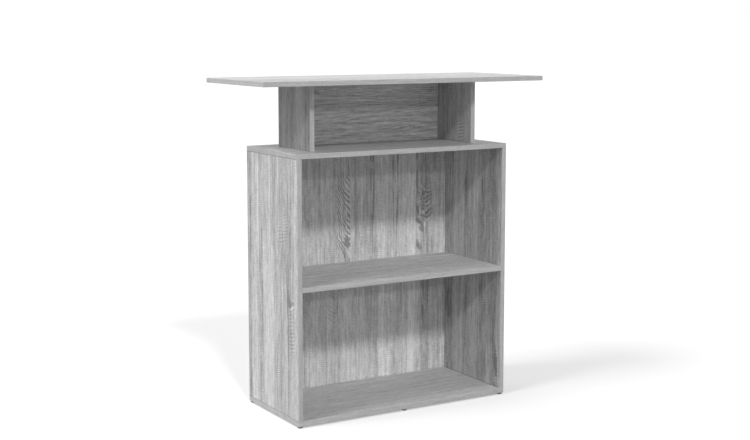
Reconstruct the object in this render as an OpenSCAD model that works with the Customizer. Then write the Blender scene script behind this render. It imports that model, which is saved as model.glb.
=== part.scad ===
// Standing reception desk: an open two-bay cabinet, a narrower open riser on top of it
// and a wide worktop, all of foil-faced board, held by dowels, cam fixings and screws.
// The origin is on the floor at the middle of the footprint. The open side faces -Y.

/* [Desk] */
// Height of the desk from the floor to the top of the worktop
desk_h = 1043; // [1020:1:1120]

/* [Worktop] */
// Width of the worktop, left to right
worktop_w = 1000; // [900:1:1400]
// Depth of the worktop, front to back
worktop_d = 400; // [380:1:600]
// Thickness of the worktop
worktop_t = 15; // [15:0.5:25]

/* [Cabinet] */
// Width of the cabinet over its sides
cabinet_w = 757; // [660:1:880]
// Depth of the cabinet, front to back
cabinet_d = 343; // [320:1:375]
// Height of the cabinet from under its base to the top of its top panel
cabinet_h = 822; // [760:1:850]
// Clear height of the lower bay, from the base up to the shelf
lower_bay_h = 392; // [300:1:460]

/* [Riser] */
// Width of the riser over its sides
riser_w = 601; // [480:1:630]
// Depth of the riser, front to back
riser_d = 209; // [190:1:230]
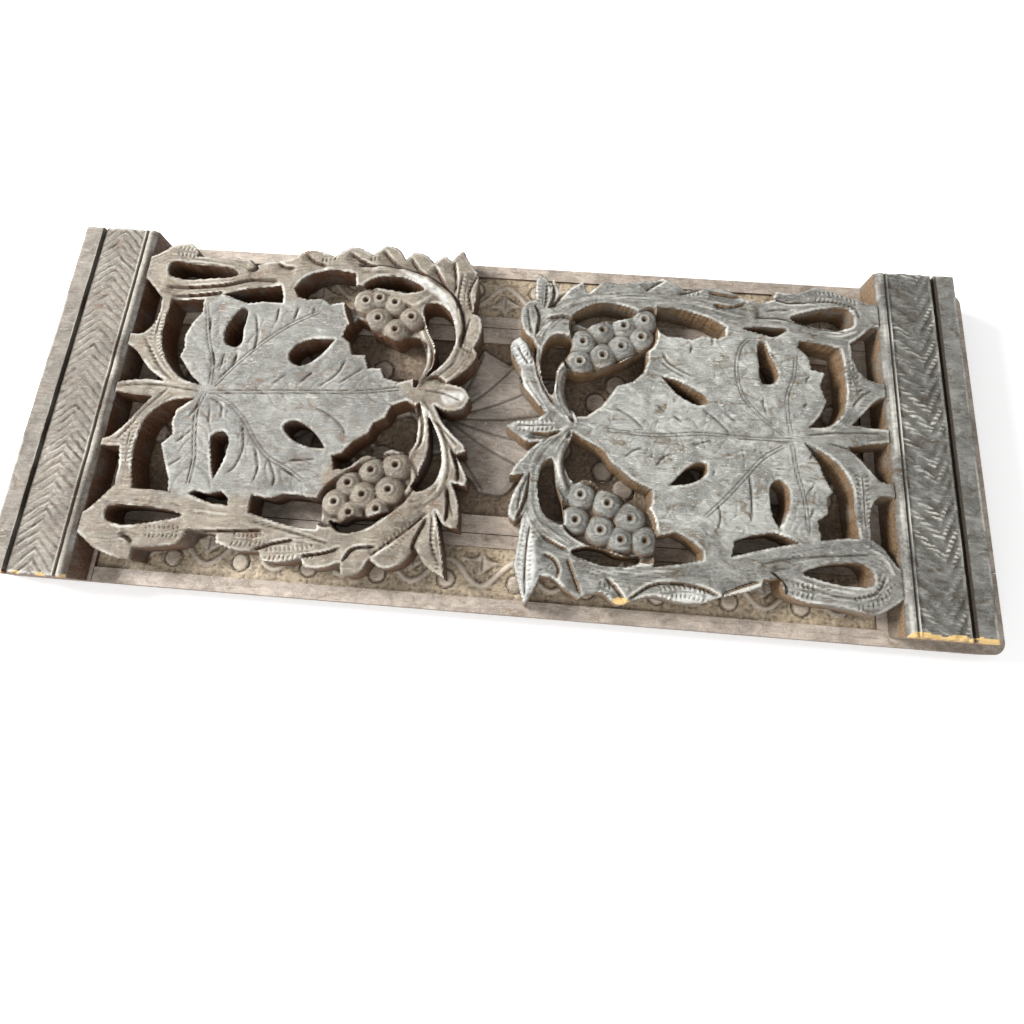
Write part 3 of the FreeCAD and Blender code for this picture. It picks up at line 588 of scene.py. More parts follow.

Prompt: Reproduce verbatim the range of lines that opens the records and closes with the line containing "worktop_t = 15; // [15:0.5:25]". Omit everything after it.

Response:
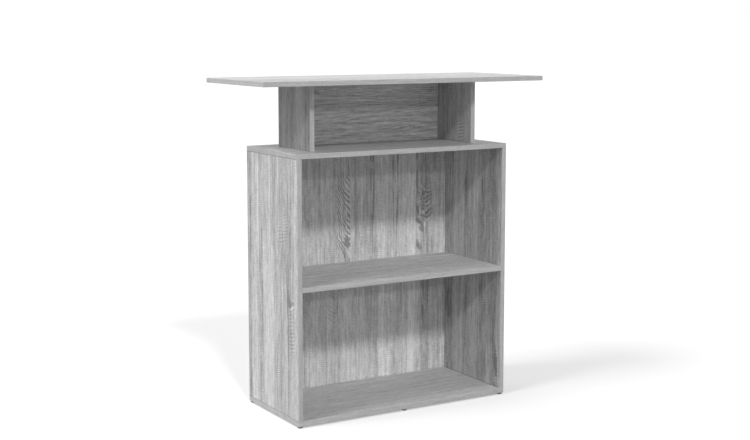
Reconstruct the object in this render as an OpenSCAD model that works with the Customizer. Then write the Blender scene script behind this render. It imports that model, which is saved as model.glb.
=== part.scad ===
// Standing reception desk: an open two-bay cabinet, a narrower open riser on top of it
// and a wide worktop, all of foil-faced board, held by dowels, cam fixings and screws.
// The origin is on the floor at the middle of the footprint. The open side faces -Y.

/* [Desk] */
// Height of the desk from the floor to the top of the worktop
desk_h = 1043; // [1020:1:1120]

/* [Worktop] */
// Width of the worktop, left to right
worktop_w = 1000; // [900:1:1400]
// Depth of the worktop, front to back
worktop_d = 400; // [380:1:600]
// Thickness of the worktop
worktop_t = 15; // [15:0.5:25]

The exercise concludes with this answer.